-- BEGIN EXERCISE INPUTS --

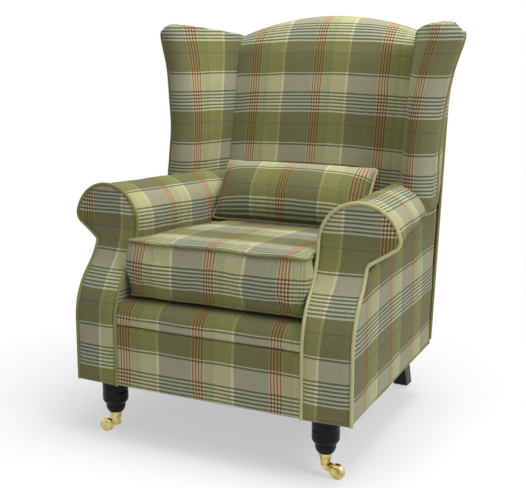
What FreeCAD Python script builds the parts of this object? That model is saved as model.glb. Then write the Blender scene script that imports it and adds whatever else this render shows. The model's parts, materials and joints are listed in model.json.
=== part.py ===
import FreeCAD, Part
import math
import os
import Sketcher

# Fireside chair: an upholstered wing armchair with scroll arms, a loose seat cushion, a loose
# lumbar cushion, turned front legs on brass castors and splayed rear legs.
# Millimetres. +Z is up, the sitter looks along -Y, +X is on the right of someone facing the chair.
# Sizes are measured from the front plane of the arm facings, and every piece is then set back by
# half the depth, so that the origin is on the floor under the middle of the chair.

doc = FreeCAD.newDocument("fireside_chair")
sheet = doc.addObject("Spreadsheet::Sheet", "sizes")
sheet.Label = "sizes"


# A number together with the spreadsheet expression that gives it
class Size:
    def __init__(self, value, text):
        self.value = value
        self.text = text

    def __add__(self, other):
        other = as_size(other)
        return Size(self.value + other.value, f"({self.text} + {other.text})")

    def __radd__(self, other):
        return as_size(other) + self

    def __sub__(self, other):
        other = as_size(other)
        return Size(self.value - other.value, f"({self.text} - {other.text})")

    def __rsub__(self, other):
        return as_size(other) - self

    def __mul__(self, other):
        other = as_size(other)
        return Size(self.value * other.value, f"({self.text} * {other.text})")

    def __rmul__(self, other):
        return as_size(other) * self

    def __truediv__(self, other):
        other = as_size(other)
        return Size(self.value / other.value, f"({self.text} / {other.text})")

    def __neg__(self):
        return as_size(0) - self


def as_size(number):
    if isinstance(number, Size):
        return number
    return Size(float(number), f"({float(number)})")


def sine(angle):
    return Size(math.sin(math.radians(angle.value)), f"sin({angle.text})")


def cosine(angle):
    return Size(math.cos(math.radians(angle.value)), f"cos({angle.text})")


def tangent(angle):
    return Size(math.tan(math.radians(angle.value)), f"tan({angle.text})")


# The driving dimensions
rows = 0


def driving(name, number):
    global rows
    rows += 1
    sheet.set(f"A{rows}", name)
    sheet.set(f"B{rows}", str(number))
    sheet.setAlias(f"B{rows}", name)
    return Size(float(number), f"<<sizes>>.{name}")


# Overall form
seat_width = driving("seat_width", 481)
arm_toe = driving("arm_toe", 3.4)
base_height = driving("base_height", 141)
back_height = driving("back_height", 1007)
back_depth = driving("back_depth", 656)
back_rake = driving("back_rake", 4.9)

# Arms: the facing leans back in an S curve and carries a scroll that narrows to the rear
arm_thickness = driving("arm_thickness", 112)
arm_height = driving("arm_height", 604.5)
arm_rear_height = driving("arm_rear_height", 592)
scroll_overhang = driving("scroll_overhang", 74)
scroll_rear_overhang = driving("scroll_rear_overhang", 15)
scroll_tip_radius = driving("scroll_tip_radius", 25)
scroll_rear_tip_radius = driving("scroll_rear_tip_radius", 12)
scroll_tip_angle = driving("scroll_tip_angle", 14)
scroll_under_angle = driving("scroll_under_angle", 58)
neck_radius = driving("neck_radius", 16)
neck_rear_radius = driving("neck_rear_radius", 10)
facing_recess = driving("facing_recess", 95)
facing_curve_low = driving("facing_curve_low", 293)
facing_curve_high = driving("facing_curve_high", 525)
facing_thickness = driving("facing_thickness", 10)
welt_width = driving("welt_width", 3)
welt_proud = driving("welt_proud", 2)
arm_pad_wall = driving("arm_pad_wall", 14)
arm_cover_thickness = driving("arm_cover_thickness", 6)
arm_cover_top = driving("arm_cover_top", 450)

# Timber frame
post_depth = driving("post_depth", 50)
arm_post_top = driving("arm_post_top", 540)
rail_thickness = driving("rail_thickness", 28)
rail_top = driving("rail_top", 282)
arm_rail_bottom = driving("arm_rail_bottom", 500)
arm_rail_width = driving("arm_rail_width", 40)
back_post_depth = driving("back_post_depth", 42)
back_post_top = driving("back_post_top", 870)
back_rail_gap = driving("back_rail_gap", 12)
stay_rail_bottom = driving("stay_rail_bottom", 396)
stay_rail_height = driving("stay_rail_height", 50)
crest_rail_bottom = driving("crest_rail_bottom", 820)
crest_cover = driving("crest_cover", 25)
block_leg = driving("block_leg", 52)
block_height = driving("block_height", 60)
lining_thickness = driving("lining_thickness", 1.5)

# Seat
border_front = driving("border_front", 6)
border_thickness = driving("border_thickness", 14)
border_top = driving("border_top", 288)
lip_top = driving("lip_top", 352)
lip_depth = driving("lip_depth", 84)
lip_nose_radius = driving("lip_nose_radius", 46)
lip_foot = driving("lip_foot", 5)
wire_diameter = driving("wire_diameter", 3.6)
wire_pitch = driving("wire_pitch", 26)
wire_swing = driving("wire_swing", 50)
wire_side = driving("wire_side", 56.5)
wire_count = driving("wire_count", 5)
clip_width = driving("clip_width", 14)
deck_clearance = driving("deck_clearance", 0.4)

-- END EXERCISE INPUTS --
-- BEGIN EXERCISE INPUTS --

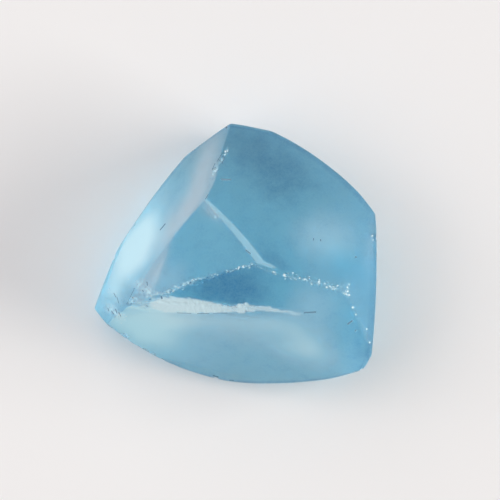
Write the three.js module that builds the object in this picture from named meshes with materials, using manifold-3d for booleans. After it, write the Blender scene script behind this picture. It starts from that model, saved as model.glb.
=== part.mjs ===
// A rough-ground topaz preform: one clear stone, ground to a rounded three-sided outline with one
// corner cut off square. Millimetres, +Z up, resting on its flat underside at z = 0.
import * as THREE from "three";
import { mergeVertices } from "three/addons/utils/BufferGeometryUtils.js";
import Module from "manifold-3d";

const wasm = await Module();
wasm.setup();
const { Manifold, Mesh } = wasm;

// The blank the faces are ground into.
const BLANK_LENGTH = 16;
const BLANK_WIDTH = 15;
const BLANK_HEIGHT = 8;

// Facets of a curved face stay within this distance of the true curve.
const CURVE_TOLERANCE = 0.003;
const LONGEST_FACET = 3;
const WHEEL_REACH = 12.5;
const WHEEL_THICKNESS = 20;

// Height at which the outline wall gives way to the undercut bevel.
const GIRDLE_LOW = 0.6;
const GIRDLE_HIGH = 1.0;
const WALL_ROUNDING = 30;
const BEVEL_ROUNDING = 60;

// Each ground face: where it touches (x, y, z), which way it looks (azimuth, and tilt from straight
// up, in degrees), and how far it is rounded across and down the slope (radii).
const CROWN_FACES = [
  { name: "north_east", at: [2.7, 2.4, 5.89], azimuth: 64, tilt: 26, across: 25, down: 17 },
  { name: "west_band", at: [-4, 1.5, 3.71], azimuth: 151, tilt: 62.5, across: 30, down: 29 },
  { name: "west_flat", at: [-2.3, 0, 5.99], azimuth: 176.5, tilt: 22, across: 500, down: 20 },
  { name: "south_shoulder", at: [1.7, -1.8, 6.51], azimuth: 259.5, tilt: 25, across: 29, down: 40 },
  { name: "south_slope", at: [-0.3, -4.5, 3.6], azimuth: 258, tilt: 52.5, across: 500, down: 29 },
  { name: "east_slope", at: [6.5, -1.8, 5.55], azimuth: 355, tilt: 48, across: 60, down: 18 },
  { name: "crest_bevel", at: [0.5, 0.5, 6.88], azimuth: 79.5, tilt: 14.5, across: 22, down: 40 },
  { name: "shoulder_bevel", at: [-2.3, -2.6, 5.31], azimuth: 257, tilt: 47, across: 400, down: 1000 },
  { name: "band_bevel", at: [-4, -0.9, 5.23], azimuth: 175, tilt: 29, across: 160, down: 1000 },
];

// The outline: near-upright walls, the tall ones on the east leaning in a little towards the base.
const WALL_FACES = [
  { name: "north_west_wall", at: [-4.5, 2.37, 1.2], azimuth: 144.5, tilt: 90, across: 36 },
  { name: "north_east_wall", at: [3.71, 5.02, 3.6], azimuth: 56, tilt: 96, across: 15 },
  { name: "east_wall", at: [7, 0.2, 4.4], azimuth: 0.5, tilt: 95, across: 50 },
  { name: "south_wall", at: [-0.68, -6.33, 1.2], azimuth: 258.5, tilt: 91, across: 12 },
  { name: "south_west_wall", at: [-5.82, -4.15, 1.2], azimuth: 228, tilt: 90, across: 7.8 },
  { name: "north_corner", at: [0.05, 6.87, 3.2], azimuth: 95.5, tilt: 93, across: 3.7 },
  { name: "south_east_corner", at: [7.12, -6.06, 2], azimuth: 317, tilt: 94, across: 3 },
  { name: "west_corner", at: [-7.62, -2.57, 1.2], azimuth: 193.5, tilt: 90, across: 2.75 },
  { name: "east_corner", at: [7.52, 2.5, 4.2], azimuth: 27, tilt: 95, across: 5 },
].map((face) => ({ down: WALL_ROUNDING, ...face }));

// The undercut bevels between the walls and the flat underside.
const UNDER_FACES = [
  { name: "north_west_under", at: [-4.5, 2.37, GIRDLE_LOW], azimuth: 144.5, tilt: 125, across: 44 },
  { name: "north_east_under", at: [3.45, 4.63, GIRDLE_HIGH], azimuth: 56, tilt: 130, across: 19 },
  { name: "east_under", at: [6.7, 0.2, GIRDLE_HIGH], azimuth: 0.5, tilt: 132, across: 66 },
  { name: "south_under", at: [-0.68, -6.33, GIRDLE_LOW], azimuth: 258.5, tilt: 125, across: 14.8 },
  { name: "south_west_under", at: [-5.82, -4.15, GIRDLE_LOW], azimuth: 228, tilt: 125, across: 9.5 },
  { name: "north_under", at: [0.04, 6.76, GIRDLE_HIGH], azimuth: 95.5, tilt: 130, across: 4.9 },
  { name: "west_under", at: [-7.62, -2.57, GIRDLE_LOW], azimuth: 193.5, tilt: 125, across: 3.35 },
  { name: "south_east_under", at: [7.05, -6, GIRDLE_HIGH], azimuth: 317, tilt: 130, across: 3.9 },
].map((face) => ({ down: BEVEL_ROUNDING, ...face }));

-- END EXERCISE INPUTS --
-- BEGIN EXERCISE INPUTS --

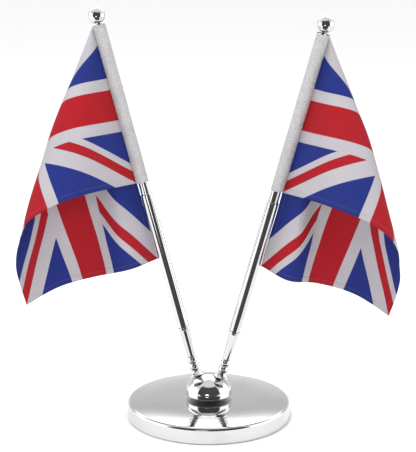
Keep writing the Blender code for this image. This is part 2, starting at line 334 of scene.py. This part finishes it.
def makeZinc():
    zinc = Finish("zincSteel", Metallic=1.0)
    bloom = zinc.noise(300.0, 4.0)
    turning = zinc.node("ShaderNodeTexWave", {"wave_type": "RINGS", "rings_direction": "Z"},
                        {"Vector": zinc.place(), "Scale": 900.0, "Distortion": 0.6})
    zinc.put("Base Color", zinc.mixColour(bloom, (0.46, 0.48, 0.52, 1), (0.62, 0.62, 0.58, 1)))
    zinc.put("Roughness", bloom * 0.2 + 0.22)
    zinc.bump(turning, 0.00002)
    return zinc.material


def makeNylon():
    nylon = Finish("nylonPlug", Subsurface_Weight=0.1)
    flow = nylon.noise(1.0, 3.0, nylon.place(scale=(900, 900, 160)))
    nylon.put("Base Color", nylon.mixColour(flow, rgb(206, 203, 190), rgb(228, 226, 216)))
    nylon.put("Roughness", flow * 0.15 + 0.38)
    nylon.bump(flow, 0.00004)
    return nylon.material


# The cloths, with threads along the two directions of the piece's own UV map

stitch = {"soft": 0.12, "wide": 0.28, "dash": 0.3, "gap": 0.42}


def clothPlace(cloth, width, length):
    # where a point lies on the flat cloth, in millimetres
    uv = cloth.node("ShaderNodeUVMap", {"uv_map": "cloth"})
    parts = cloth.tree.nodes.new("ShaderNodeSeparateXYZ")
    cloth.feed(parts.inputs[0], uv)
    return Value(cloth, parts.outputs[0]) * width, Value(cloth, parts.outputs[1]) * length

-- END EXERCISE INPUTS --

WHAT IS EXPECTED:
Above is a listing; print exactly its lines from the one with "Write the three.js" through the one with "const BEVEL_ROUNDING = 60;", and no other lines.

SOLUTION FOR THIS TASK:
Write the three.js module that builds the object in this picture from named meshes with materials, using manifold-3d for booleans. After it, write the Blender scene script behind this picture. It starts from that model, saved as model.glb.
=== part.mjs ===
// A rough-ground topaz preform: one clear stone, ground to a rounded three-sided outline with one
// corner cut off square. Millimetres, +Z up, resting on its flat underside at z = 0.
import * as THREE from "three";
import { mergeVertices } from "three/addons/utils/BufferGeometryUtils.js";
import Module from "manifold-3d";

const wasm = await Module();
wasm.setup();
const { Manifold, Mesh } = wasm;

// The blank the faces are ground into.
const BLANK_LENGTH = 16;
const BLANK_WIDTH = 15;
const BLANK_HEIGHT = 8;

// Facets of a curved face stay within this distance of the true curve.
const CURVE_TOLERANCE = 0.003;
const LONGEST_FACET = 3;
const WHEEL_REACH = 12.5;
const WHEEL_THICKNESS = 20;

// Height at which the outline wall gives way to the undercut bevel.
const GIRDLE_LOW = 0.6;
const GIRDLE_HIGH = 1.0;
const WALL_ROUNDING = 30;
const BEVEL_ROUNDING = 60;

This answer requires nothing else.